_WHAT THIS TASK INVOLVES_: Using the listing below, copy exactly the lines from the one containing "What bpy script" to the one containing "BOX_MIDDLE = Vector((2.05, 11.2, 0))", both lines included, and no others.

═════ MATERIAL FOR THIS EXERCISE

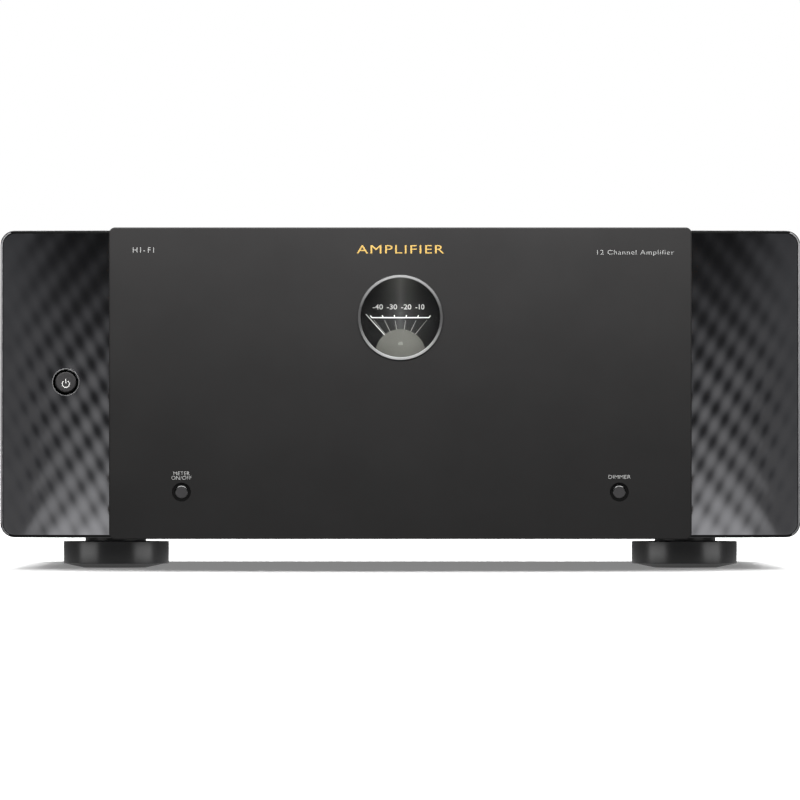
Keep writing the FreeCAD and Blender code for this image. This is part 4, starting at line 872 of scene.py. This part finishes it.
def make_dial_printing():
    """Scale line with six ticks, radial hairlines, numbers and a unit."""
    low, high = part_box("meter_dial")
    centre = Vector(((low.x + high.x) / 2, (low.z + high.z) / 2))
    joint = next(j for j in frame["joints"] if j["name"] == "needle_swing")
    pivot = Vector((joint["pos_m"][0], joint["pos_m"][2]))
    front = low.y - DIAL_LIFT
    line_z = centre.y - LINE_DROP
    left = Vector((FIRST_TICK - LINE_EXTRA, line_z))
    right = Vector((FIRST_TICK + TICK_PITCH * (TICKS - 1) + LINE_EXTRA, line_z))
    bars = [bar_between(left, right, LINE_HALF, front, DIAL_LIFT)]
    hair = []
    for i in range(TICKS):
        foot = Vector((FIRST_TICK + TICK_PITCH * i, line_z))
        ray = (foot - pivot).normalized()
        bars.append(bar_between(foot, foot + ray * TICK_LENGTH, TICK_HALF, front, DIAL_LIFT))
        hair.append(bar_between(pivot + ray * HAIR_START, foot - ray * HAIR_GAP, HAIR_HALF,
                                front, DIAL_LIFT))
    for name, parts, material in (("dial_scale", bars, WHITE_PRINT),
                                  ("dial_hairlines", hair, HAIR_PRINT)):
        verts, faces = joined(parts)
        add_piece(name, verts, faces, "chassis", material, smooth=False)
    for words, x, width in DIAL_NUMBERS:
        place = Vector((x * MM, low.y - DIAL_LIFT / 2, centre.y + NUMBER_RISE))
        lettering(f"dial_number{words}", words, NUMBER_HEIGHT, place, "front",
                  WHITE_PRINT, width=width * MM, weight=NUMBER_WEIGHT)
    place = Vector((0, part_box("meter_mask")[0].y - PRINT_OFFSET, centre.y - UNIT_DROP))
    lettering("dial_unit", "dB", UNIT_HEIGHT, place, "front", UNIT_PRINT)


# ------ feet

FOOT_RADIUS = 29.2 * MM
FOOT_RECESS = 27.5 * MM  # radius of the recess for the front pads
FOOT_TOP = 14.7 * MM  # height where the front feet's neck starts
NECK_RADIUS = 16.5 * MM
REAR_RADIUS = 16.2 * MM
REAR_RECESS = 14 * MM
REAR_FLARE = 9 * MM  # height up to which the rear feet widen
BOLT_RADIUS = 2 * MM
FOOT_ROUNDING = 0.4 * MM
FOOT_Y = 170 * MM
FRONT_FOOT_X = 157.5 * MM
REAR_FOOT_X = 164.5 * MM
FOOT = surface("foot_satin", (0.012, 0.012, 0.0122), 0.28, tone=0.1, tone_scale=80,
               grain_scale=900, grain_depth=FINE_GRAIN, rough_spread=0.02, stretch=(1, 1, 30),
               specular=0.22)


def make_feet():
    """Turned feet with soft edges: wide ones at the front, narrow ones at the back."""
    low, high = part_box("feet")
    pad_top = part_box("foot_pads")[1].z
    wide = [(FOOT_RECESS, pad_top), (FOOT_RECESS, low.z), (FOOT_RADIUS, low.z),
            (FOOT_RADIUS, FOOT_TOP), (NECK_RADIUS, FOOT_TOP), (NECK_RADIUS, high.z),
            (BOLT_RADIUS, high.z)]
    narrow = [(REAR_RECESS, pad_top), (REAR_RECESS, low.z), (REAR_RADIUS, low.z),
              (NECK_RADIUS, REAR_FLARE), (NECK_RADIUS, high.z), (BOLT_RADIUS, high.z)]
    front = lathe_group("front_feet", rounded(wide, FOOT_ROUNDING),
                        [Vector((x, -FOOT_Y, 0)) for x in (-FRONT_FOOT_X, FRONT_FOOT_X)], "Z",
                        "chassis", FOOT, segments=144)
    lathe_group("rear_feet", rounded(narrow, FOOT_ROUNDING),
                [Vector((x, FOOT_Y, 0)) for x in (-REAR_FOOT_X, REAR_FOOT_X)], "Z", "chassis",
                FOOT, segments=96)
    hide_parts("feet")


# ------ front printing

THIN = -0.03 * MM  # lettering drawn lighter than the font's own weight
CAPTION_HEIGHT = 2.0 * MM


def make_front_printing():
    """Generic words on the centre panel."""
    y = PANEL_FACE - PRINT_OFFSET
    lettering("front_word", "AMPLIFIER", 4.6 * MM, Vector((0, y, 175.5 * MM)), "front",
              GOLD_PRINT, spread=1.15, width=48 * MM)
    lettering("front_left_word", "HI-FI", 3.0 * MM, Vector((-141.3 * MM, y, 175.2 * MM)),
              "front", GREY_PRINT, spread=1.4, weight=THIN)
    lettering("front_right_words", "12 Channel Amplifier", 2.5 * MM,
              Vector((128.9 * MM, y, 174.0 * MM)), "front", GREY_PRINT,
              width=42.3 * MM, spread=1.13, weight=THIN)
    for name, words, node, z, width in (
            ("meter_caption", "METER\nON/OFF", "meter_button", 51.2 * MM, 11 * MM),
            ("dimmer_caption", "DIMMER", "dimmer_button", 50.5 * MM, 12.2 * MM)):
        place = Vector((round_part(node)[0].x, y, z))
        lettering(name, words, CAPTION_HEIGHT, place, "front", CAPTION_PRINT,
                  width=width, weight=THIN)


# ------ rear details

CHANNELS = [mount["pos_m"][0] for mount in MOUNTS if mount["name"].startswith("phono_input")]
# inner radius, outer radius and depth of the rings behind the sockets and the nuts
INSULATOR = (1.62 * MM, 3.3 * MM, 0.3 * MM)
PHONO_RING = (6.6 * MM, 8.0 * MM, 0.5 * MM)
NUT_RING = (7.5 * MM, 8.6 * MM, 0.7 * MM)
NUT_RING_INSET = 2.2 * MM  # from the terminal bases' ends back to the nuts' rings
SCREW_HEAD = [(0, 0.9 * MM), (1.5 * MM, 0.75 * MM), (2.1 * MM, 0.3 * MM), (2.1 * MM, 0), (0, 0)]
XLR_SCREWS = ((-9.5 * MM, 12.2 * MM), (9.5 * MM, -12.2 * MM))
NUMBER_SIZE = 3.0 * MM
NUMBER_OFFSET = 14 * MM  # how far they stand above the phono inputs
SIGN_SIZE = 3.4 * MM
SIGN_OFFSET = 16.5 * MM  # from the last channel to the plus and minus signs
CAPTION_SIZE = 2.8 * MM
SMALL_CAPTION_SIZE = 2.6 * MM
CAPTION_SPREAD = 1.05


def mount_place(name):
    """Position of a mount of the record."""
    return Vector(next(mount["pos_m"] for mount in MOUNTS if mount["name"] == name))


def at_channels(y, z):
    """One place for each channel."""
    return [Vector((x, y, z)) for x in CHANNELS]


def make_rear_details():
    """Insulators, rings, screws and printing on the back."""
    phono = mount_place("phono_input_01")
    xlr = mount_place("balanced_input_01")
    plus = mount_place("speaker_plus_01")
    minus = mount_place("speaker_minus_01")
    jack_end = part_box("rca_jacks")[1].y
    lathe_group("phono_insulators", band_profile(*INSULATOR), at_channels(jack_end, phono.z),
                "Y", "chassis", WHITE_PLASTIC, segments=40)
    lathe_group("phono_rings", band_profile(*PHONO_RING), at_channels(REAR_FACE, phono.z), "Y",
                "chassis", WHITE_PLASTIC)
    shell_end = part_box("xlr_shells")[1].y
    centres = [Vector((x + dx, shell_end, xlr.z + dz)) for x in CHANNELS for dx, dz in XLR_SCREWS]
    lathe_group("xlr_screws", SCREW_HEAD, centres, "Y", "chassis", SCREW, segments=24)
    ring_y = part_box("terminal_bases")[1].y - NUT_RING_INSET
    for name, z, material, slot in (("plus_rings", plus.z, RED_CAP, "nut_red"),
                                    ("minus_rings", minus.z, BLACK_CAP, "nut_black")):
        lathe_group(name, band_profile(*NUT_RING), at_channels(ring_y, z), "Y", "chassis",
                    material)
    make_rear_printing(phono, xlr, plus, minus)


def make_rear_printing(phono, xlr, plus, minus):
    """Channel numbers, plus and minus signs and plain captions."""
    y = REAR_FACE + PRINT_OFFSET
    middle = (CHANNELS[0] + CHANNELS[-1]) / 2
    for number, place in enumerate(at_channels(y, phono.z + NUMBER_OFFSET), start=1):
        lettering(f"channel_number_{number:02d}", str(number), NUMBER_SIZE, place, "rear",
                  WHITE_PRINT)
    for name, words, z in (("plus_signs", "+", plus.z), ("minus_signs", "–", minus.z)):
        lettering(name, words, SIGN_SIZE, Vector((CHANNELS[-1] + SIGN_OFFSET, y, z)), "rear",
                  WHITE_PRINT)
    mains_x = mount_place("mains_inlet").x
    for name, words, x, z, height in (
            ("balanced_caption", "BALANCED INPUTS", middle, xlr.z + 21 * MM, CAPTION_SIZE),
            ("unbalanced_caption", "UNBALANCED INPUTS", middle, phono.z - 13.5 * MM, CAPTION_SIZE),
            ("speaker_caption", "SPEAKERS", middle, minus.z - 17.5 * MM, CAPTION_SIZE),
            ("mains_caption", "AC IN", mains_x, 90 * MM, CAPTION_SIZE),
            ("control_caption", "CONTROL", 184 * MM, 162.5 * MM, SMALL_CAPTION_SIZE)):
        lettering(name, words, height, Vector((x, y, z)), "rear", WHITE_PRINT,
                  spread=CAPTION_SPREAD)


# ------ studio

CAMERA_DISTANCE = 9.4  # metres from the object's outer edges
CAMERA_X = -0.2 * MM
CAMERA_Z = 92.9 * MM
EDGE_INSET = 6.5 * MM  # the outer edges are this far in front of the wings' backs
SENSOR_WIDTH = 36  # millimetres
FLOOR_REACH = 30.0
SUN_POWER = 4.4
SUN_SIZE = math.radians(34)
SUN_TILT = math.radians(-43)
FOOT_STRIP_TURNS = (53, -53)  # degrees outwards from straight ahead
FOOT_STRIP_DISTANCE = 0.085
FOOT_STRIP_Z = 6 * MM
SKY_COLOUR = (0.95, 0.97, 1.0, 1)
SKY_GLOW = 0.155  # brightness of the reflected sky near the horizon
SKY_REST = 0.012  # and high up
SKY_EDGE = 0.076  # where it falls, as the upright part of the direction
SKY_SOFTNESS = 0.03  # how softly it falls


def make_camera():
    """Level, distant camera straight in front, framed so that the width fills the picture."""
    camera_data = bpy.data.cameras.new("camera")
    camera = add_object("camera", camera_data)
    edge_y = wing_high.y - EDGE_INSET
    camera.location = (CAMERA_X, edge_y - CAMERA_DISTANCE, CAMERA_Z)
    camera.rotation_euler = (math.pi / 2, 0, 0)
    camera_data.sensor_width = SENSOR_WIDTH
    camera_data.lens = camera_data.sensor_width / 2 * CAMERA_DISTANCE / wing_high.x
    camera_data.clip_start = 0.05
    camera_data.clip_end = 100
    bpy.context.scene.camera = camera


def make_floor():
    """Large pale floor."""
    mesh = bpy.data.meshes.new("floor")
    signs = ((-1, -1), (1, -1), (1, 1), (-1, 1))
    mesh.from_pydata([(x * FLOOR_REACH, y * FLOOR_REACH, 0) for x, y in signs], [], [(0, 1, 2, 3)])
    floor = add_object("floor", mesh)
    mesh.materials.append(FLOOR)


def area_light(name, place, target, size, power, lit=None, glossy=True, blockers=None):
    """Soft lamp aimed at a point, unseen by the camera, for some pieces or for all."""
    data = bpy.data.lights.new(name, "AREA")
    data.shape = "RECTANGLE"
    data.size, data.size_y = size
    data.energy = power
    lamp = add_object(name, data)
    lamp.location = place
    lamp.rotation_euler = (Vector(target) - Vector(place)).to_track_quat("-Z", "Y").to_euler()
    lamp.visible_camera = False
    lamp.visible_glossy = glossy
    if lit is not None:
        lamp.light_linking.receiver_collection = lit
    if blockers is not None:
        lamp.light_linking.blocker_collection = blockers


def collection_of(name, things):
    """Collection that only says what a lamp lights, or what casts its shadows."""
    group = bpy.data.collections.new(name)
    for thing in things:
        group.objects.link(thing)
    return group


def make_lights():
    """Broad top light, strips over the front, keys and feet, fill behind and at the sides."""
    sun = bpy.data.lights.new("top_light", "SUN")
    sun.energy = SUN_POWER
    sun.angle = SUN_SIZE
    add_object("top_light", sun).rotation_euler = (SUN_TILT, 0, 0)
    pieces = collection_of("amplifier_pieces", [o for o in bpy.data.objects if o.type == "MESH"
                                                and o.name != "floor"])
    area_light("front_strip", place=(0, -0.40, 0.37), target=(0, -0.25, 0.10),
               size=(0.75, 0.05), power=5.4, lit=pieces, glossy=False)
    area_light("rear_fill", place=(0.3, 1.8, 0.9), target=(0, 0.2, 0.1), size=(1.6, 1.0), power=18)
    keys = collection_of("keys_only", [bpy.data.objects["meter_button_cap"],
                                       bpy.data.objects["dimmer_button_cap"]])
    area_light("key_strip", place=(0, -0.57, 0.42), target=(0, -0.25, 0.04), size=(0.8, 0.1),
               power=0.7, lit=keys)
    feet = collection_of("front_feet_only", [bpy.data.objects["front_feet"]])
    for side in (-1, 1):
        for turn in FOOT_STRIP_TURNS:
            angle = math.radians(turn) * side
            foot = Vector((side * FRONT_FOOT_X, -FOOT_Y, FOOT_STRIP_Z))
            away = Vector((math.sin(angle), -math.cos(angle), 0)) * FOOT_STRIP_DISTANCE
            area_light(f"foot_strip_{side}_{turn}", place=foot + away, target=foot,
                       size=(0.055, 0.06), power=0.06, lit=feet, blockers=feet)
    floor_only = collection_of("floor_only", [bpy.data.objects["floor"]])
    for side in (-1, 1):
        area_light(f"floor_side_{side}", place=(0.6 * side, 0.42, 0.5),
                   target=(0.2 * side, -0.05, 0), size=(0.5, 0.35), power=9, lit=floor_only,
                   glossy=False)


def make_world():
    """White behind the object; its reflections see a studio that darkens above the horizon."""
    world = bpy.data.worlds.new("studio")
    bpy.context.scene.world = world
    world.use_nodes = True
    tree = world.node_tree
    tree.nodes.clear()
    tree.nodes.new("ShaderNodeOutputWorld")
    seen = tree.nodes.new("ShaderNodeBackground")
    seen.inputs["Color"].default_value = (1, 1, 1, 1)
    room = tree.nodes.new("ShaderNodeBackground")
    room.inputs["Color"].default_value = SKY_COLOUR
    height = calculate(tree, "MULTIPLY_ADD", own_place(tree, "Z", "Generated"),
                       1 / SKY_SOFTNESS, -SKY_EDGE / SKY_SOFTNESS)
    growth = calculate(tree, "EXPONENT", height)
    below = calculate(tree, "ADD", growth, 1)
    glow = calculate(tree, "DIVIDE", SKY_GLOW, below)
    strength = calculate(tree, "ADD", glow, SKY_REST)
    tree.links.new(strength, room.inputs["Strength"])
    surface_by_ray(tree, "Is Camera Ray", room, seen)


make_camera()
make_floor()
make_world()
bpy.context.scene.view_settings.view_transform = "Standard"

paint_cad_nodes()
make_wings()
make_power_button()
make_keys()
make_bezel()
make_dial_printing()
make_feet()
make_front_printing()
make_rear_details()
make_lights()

══════════
═════ MATERIAL FOR THIS EXERCISE

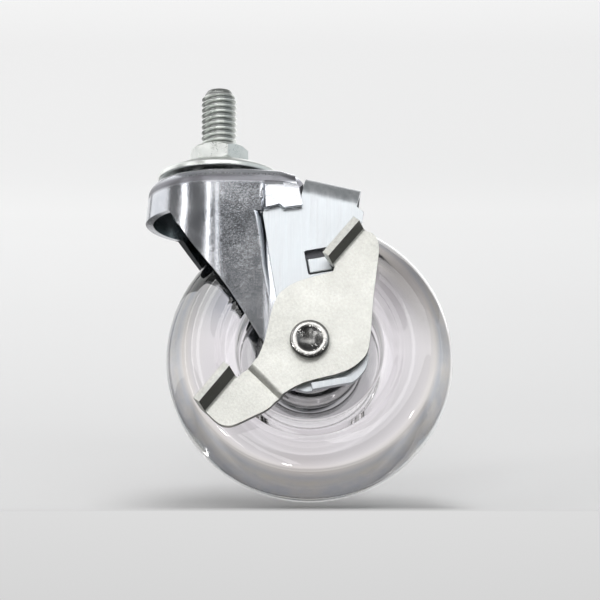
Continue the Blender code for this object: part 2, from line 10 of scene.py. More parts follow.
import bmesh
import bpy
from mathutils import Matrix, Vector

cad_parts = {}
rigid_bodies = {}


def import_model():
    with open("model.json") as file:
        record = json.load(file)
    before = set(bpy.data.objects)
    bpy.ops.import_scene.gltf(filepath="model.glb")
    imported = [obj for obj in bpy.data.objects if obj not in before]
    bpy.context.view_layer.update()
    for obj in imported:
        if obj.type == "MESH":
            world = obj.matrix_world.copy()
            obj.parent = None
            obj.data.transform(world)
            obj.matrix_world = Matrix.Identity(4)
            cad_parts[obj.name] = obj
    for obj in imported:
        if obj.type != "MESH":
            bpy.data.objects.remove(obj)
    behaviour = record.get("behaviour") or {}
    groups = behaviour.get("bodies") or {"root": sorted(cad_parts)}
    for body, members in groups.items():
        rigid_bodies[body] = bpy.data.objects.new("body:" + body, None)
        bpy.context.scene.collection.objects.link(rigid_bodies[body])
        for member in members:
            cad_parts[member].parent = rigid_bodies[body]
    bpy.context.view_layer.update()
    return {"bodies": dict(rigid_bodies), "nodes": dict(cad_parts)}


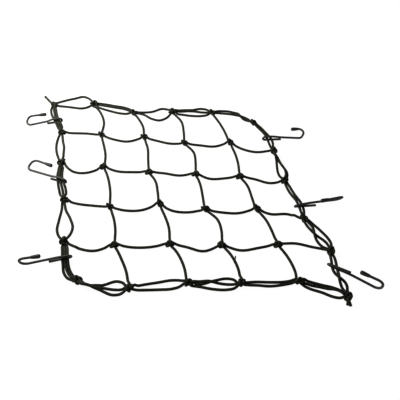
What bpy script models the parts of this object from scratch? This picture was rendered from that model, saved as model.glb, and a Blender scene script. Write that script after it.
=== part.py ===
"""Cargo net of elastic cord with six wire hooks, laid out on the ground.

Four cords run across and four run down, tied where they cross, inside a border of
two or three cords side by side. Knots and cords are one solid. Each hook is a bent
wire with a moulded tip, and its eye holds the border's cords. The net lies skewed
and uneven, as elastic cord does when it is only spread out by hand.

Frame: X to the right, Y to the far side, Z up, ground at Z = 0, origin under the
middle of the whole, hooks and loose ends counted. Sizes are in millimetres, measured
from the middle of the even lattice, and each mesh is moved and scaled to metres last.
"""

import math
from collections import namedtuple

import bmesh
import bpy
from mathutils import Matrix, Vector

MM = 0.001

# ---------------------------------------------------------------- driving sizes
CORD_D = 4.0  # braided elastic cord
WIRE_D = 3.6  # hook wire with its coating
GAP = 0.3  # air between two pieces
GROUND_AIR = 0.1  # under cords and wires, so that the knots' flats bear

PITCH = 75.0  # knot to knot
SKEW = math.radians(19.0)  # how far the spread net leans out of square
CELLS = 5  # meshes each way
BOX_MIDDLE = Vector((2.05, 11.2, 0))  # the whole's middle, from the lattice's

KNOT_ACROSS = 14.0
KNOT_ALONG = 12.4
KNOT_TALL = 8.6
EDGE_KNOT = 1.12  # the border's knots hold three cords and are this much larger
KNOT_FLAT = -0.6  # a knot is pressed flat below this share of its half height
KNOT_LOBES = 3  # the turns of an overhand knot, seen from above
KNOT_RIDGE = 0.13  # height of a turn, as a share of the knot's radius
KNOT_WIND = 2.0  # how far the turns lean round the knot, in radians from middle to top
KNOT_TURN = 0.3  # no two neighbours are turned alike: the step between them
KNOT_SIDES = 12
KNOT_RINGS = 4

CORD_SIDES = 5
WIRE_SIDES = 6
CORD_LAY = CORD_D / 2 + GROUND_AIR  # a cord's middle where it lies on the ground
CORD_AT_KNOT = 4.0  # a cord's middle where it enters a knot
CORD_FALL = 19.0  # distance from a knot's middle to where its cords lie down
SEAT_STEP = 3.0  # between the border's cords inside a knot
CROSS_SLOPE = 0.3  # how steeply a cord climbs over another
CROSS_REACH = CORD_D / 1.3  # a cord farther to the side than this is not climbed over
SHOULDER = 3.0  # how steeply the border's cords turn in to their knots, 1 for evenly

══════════

_RESULT FOR THIS EXERCISE_:
What bpy script models the parts of this object from scratch? This picture was rendered from that model, saved as model.glb, and a Blender scene script. Write that script after it.
=== part.py ===
"""Cargo net of elastic cord with six wire hooks, laid out on the ground.

Four cords run across and four run down, tied where they cross, inside a border of
two or three cords side by side. Knots and cords are one solid. Each hook is a bent
wire with a moulded tip, and its eye holds the border's cords. The net lies skewed
and uneven, as elastic cord does when it is only spread out by hand.

Frame: X to the right, Y to the far side, Z up, ground at Z = 0, origin under the
middle of the whole, hooks and loose ends counted. Sizes are in millimetres, measured
from the middle of the even lattice, and each mesh is moved and scaled to metres last.
"""

import math
from collections import namedtuple

import bmesh
import bpy
from mathutils import Matrix, Vector

MM = 0.001

# ---------------------------------------------------------------- driving sizes
CORD_D = 4.0  # braided elastic cord
WIRE_D = 3.6  # hook wire with its coating
GAP = 0.3  # air between two pieces
GROUND_AIR = 0.1  # under cords and wires, so that the knots' flats bear

PITCH = 75.0  # knot to knot
SKEW = math.radians(19.0)  # how far the spread net leans out of square
CELLS = 5  # meshes each way
BOX_MIDDLE = Vector((2.05, 11.2, 0))  # the whole's middle, from the lattice's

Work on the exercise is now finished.